Ranking the five greatest defenders in NBA history
Scottie Pippen
Reasoning: Unanimously referred to as the best perimeter defender of all-time.
Though Scottie Pippen may not have played in an era riddled with high-scoring forwards, he is unanimously believed to be the greatest wing stopper basketball has ever known.
As far as physical traits are concerned, there could not be a more perfectly constructed human being to shadow an opposing teams’ best player. Standing at a muscular 6-foot-8 and boasting a ridiculous 7-foot-3 wingspan, Pippen might as well have been created in a basketball laboratory. With impressive physical strength to boot with that pterodactyl-esque length, opposing offensive players had a better chance of getting a floater over Dikembe Mutombo than they did dribbling around Scottie Pippen.
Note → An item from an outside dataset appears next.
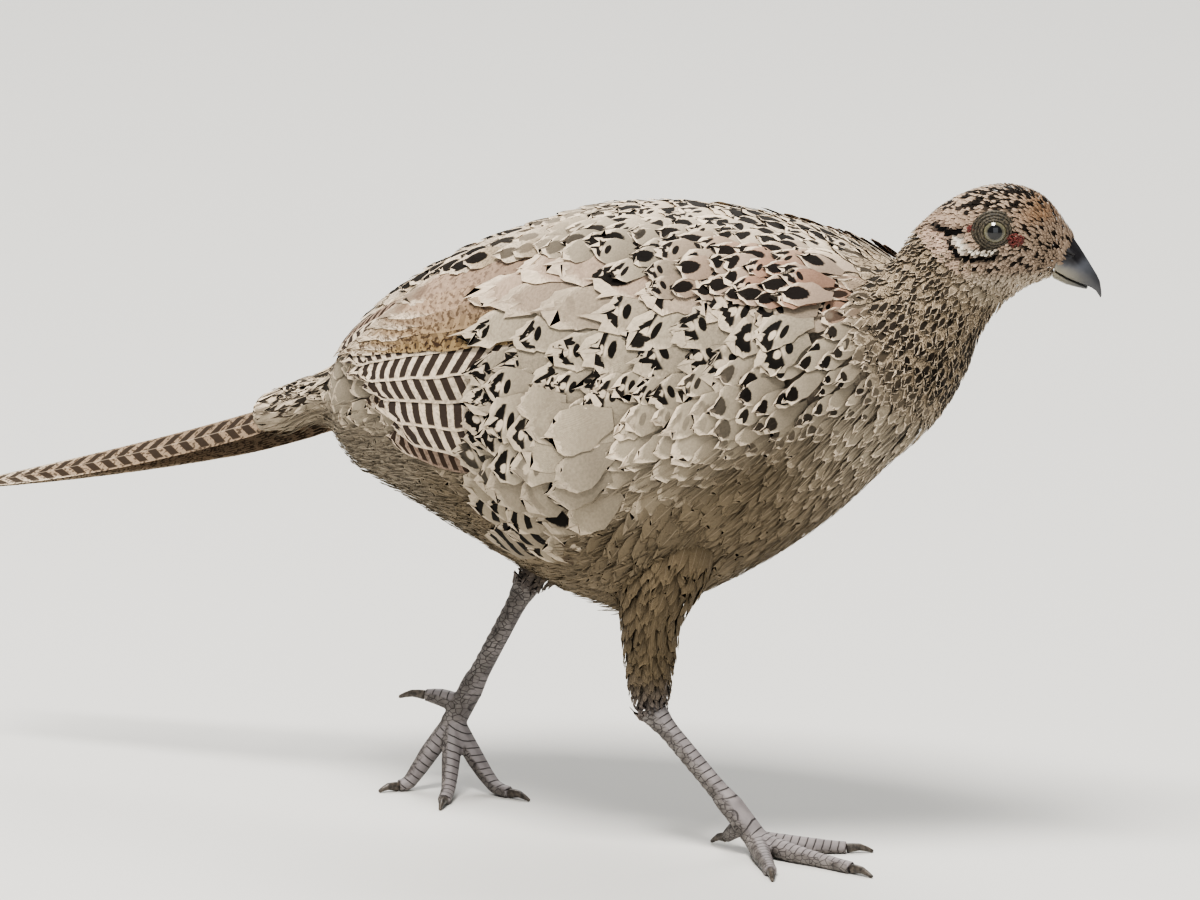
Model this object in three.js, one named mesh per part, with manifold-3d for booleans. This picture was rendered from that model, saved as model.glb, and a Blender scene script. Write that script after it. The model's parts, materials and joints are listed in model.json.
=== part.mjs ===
// A hen common pheasant in mid stride, life size, as a still museum model.
// Millimetres, +Z up. The bird faces +X, its left side is +Y, and it stands on the plane Z = 0.
import * as THREE from "three";
import { mergeVertices } from "three/addons/utils/BufferGeometryUtils.js";
import Module from "manifold-3d";

const wasm = await Module();
wasm.setup();

const GAP = 0.32; // air kept between two nodes that touch
const UP = new THREE.Vector3(0, 0, 1);

// The body from rump to bill base: where each section meets the back line and the belly line,
// and its half width. The neck and head are drawn looking straight ahead here.
const BODY = [
  // back x, z, belly x, z, half width
  [-104, 149, -104, 127, 11],
  [-91, 167, -89, 115, 24],
  [-73, 182, -66, 106, 35],
  [-50, 195.5, -44, 96, 43],
  [-22, 207, -20, 85, 48],
  [5, 215, 2, 78, 50],
  [35, 217.5, 28, 79, 50],
  [62, 216, 56, 92, 48],
  [85, 212, 83, 110, 44],
  [102, 207, 106, 130.5, 37],
  [111, 204.5, 126, 148, 29],
  [115, 205.5, 138, 165, 22],
  [117.5, 209, 145, 181, 17],
  [120.5, 214, 151.5, 190.5, 15],
  [126, 220, 157, 195.5, 14.8],
  [134, 226.5, 161.5, 198.5, 15],
  [145, 231.5, 165, 200, 14.5],
  [156, 232.5, 167.5, 201, 13],
  [166, 228.8, 168.5, 201.2, 10],
  [173.2, 220.5, 169.6, 202, 7],
];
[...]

Physicality aside, what made Pippen such an impressive defender was his ability to guard quicker guards and larger forwards as effectively as he did wings. On each of the Chicago Bulls’ six championship-winning teams, Scottie’s job was simple: Guard the opposing team’s best player to provide Michael Jordan with some much-needed energy conservation.
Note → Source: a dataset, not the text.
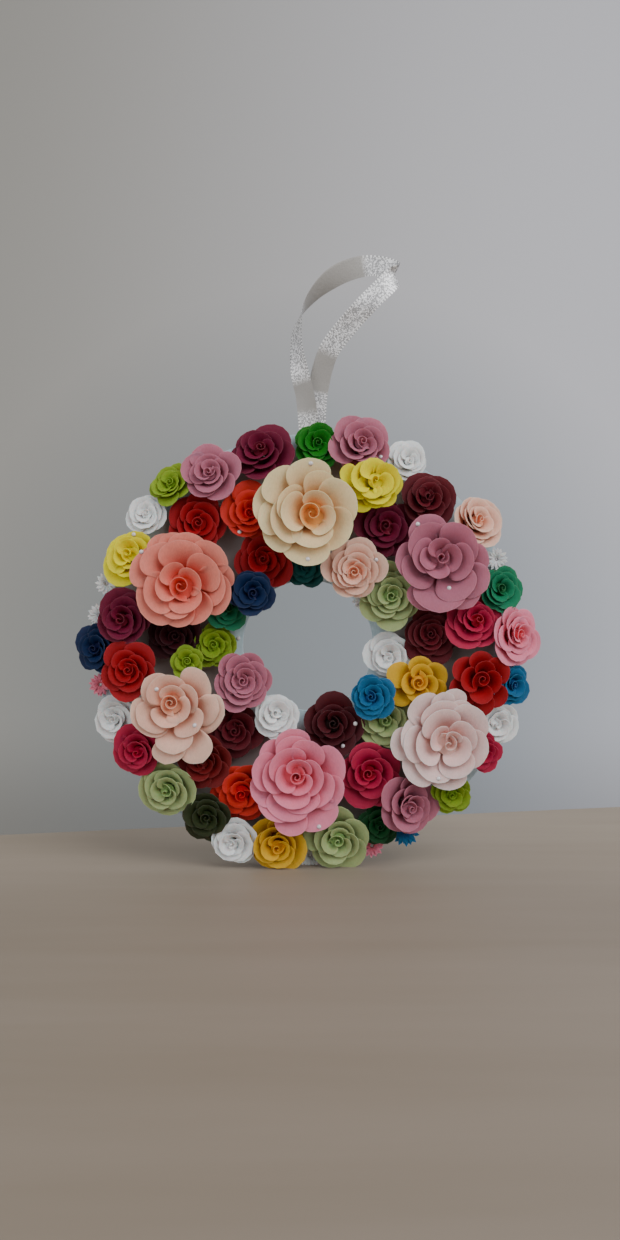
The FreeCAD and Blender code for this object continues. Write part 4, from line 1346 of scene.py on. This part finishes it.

Pippen would relish in the opportunity to take those challenges in stride, matching up against Magic Johnson in 1991, Clyde Drexler in 1992, a healthy combination of Charles Barkley, Kevin Johnson, and Dan Majerle in 1993, Shawn Kemp and the occasional Gary Payton in 1996, and a dosage of both John Stockton and Karl Malone in the 1997 and 1998 NBA Finals. Though he may not have fully locked down each of these all-time greats, he drastically slowed them down enough to allow the Chicago Bulls to win six titles in eight years.
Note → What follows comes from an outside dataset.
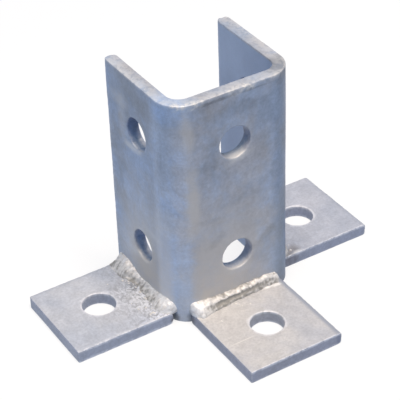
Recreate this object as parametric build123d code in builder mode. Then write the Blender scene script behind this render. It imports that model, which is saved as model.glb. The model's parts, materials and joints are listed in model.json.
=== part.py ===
from build123d import *
from math import sqrt
import os

os.makedirs("parts", exist_ok=True)

# Three-way angle connector: an upright channel that takes a square strut, with a drilled base plate
# welded to each of its three outer faces, level with its foot.
# X runs across the web, Y from the web towards the open back, Z up. The origin is on the floor,
# midway between the flanges, under the bolts that cross the channel.

# The strut that stands in the channel, and its play between the flanges
strut_width = 41.0
strut_play = 2.5

# The channel, folded from one strip
strip_thickness = 5.0
inner_bend_radius = 5.5
flange_depth = 46.5
channel_height = 96.0
back_edge_radius = 2.0

# Bolt holes, for M12
bolt_hole_radius = 6.5
low_hole_height = 24.0
bolt_pitch = 50.0
cross_bolt_from_web = 24.5

# The base plates, cut from flat bar
plate_thickness = 5.0
plate_length = 40.5
plate_width = 40.6
plate_hole_from_end = 20.0
plate_rolled_radius = 2.2

# How far each plate was welded off the cross bolts' line, or off the middle of the web
left_plate_shift = -0.1
right_plate_shift = 4.2
front_plate_shift = -0.6

# Cut edges, rounded by the zinc
edge_round = 0.5

# The fillet weld along the top of each plate
weld_leg = 4.5
weld_crown = 0.5
weld_stop = 1.0
weld_wrap = 5.0
weld_end_round = 1.0

# Worked out from the sizes above
pocket_width = strut_width + strut_play
half_width = pocket_width / 2 + strip_thickness
outer_bend_radius = inner_bend_radius + strip_thickness
web_face = -cross_bolt_from_web
back_edge = web_face + flange_depth
soft_edge = min(edge_round, strip_thickness / 5, plate_thickness / 5)
soft_tip = min(back_edge_radius, strip_thickness * 0.45)
soft_side = min(plate_rolled_radius, plate_thickness * 0.45)

# The channel
with BuildPart() as channel:
    with BuildSketch(Plane.XY) as profile:
        with BuildLine():
            FilletPolyline(
                (-pocket_width / 2, back_edge),
                (-pocket_width / 2, web_face + strip_thickness),
                (pocket_width / 2, web_face + strip_thickness),
                (pocket_width / 2, back_edge),
                radius=inner_bend_radius,
            )
            offset(amount=strip_thickness, side=Side.RIGHT)
        make_face()
        # The strip keeps its rolled edges, at the flanges' backs
        fillet(profile.vertices().group_by(Axis.Y)[-1], soft_tip)
    extrude(amount=channel_height)
    fillet(channel.faces().filter_by(Axis.Z).edges(), soft_edge)

    # Two holes in the web, and two across both flanges
    with Locations(Plane.XZ.offset(-web_face)):
        with Locations((0, low_hole_height), (0, low_hole_height + bolt_pitch)):
            Hole(bolt_hole_radius, depth=strip_thickness)
    with Locations(Plane.YZ):
        with Locations((0, low_hole_height), (0, low_hole_height + bolt_pitch)):
            Hole(bolt_hole_radius)
channel.part.label = "channel"
export_step(channel.part, "parts/channel.step")

# The sides of the channel: the middle of its outer face, how far along it the plate stands, whether
# the bar's rolled edge is the plate's outer end or its far side, and the stretch of that face that can
# take a weld
flange_seat = (web_face + outer_bend_radius - weld_wrap, back_edge - weld_stop)
web_seat_half = half_width - outer_bend_radius + weld_wrap
sides = {
    "left": (Vector(-half_width, 0), left_plate_shift, False, flange_seat),
    "front": (Vector(0, web_face), front_plate_shift, False, (-web_seat_half, web_seat_half)),
    "right": (Vector(half_width, 0), right_plate_shift, True, flange_seat),
}
up = Vector(0, 0, 1)
wrap_depth = outer_bend_radius - sqrt(outer_bend_radius**2 - weld_wrap**2)
crown = weld_leg / 2 + weld_crown / sqrt(2)

for side, (face_middle, shift, rolled_at_end, seat) in sides.items():
    outwards = face_middle.normalized()
    along = Vector(abs(outwards.Y), abs(outwards.X))

    # The base plate: its end on the channel is left square, one side is the bar's rolled edge, and the
    # others are sheared
    floor = Plane(face_middle + along * shift, x_dir=outwards, z_dir=up)
    out_axis = Axis(floor.origin, outwards)
    rolled_axis = out_axis if rolled_at_end else Axis(floor.origin, along)
    with BuildPart() as plate:
        with BuildSketch(floor):
            with Locations((plate_length / 2, 0)):
                Rectangle(plate_length, plate_width)
        extrude(amount=plate_thickness)
        rolled_edges = plate.faces().sort_by(rolled_axis)[-1].edges()
        fillet(rolled_edges - rolled_edges.filter_by(Axis.Z), soft_side)
        root_face = plate.faces().sort_by(out_axis)[0]
        rolled_face = plate.faces().sort_by(rolled_axis)[-1]
        sheared_faces = plate.faces().filter_by(GeomType.PLANE) - plate.faces().filter_by(Axis.Z)
        sheared_faces -= [root_face, rolled_face]
        fillet(sheared_faces.edges() - root_face.edges(), soft_edge)
        with Locations(floor.offset(plate_thickness)):
            with Locations((plate_length - plate_hole_from_end, 0)):
                Hole(bolt_hole_radius, depth=plate_thickness)
    plate.part.label = f"{side}_base_plate"
    export_step(plate.part, f"parts/{plate.part.label}.step")

    # Its weld: a crowned fillet bead in the corner on the flat of the plate, which follows the
    # channel's face a little way round the bend
    weld_start = max(shift - plate_width / 2 + weld_stop, seat[0])
    far_stop = weld_stop if rolled_at_end else max(weld_stop, soft_side)
    weld_end = min(shift + plate_width / 2 - far_stop, seat[1])
    corner = face_middle + along * (weld_start + weld_end) / 2 + up * plate_thickness
    with BuildPart() as weld:
        with BuildSketch(Plane(corner, x_dir=outwards, z_dir=outwards.cross(up))):
            with BuildLine():
                ThreePointArc((weld_leg, 0), (crown, crown), (0, weld_leg))
                Polyline((0, weld_leg), (-wrap_depth, weld_leg), (-wrap_depth, 0), (weld_leg, 0))
            make_face()
        extrude(amount=(weld_end - weld_start) / 2, both=True)
        end_faces = weld.faces().sort_by(Axis(corner, along))
        end_arcs = (end_faces[0].edges() + end_faces[-1].edges()).filter_by(GeomType.CIRCLE)
        fillet(end_arcs, weld_end_round)
        add(channel.part, mode=Mode.SUBTRACT)
    weld.part.label = f"{side}_weld"
    export_step(weld.part, f"parts/{weld.part.label}.step")
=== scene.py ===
import json
import math
import random
import bmesh
import bpy
from mathutils import Matrix, Vector, noise


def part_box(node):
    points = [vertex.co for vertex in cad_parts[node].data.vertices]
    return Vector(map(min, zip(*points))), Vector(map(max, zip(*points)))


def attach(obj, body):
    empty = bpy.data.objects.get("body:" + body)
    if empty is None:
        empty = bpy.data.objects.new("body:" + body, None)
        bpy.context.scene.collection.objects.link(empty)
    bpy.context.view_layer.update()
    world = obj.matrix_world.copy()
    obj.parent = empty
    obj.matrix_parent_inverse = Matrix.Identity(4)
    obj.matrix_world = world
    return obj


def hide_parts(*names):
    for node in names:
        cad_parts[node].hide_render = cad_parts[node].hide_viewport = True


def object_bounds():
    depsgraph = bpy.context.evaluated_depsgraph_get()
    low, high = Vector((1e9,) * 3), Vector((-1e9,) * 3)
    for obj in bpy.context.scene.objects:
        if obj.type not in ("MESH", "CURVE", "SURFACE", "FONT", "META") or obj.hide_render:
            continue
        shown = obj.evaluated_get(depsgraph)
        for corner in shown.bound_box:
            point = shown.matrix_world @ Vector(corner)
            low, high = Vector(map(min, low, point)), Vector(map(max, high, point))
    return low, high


# Three-way angle connector: hot-dipped channel with three welded base plates
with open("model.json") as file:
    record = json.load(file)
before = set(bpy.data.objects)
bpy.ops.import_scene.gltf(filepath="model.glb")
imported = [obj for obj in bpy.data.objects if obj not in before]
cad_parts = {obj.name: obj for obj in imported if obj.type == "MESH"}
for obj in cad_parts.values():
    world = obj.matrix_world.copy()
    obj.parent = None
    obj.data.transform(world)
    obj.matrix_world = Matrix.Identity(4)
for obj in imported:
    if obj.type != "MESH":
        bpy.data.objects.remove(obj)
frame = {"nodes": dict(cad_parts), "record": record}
cadLow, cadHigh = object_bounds()
mounts = {mount["name"]: mount for mount in frame["record"]["mounts"]}
mm = 0.001
tiny = 1e-6
print("frame loaded:", ", ".join(sorted(frame["nodes"])))


# Camera
camera = {
    "place": (-0.2539, -0.4218, 0.3855),
    "aim": (-0.0032, -0.0039, 0.0380),
    "roll": -2.07,  # degrees about the line of sight
    "lens": 142.7,
    "sensor": 36,
    "clip": (0.05, 5),
}


def makeCamera():
    lens = bpy.data.cameras.new("camera")
    lens.lens = camera["lens"]
    lens.sensor_width = camera["sensor"]
    lens.clip_start, lens.clip_end = camera["clip"]
    viewer = bpy.data.objects.new("camera", lens)
    bpy.context.scene.collection.objects.link(viewer)
    place, aim = Vector(camera["place"]), Vector(camera["aim"])
    roll = Matrix.Rotation(math.radians(camera["roll"]), 3, "Z")
    turn = (aim - place).to_track_quat("-Z", "Y").to_matrix() @ roll
    viewer.matrix_world = Matrix.Translation(place) @ turn.to_4x4()
    bpy.context.scene.camera = viewer


makeCamera()
print("camera placed")


# Shared mesh helpers
corners = {
    "sharp": math.radians(50),  # faces that meet at more than this are shaded apart
    "bevelled": 0.75,  # edges that turn by more than this are rounded, in radians
    "besideHole": 1 * mm,  # how far out from a hole's wall an edge still counts as its rim
    "wallFade": 0.4 * mm,
    "leastThickness": 0.25,  # share that is left at the tip of a rolled edge
}


def clamp(value, low=0, high=1):
    return min(high, max(low, value))


def newPiece(name, bm, material, node):
    # the mesh as a finished object, which stands for a CAD node
    bmesh.ops.recalc_face_normals(bm, faces=bm.faces)
    mesh = bpy.data.meshes.new(name)
    bm.to_mesh(mesh)
    bm.free()
    mesh.shade_smooth()
    mesh.set_sharp_from_angle(angle=corners["sharp"])
    piece = bpy.data.objects.new(name, mesh)
    bpy.context.scene.collection.objects.link(piece)
    mesh.materials.append(material)
    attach(piece, "root")
    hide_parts(node)
    return piece


def gridPlaces(stops, step):
    # the stops, and even places about a step apart between them
    places = []
    for low, high in zip(stops, stops[1:]):
        count = max(1, round((high - low) / step))
        places += [low + (high - low) * i / count for i in range(count)]
    return places + [stops[-1]]


def openHole(bm, centre, radius, cell, rings=4):
    # takes the square cell out of the grid, and draws its rim in to a circle, ring by ring
    def near(point, reach):
        return all(abs(point[i] - centre[i]) < reach for i in range(2))

    inside = [face for face in bm.faces if near(face.calc_center_median(), cell)]
    bmesh.ops.delete(bm, geom=inside, context="FACES")
    boundary = [edge for edge in bm.edges if edge.is_boundary]
    rim = [edge for edge in boundary if all(near(vert.co, cell + tiny) for vert in edge.verts)]
    for ring in range(rings):
        drawn = bmesh.ops.extrude_edge_only(bm, edges=rim)["geom"]
        rim = [item for item in drawn if isinstance(item, bmesh.types.BMEdge)]
        for vert in (item for item in drawn if isinstance(item, bmesh.types.BMVert)):
            u, v = vert.co.x - centre[0], vert.co.y - centre[1]
            if ring:
                turn = math.atan2(v, u)
            elif abs(u) >= abs(v):
                turn = v / u * math.pi / 4 + (0 if u > 0 else math.pi)
            else:
                turn = (math.pi / 2 - u / v * math.pi / 4) + (0 if v > 0 else math.pi)
            share = 1 / (rings - ring)
            reach = math.hypot(u, v) * (1 - share) + radius * share
            vert.co.x = centre[0] + reach * math.cos(turn)
            vert.co.y = centre[1] + reach * math.sin(turn)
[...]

Despite failing to win the coveted Defensive Player of the Year award, Scottie Pippen ranks 18th all-time in Defensive Win Shares and averaged two steals per game throughout his entire career, achieving the impressive feat on six separate occasions. Pippen also managed to make eight consecutive NBA All-Defensive First Team honors (1992-1999 and two Second Team honors (1991, 2000) to account for 10 total All-Defensive honors—an honor held by only five other players.
If Scottie Pippen isn’t exactly what you imagine when the words “prototypical perimeter defender” are uttered, then perhaps you don’t know basketball as well as you once believed.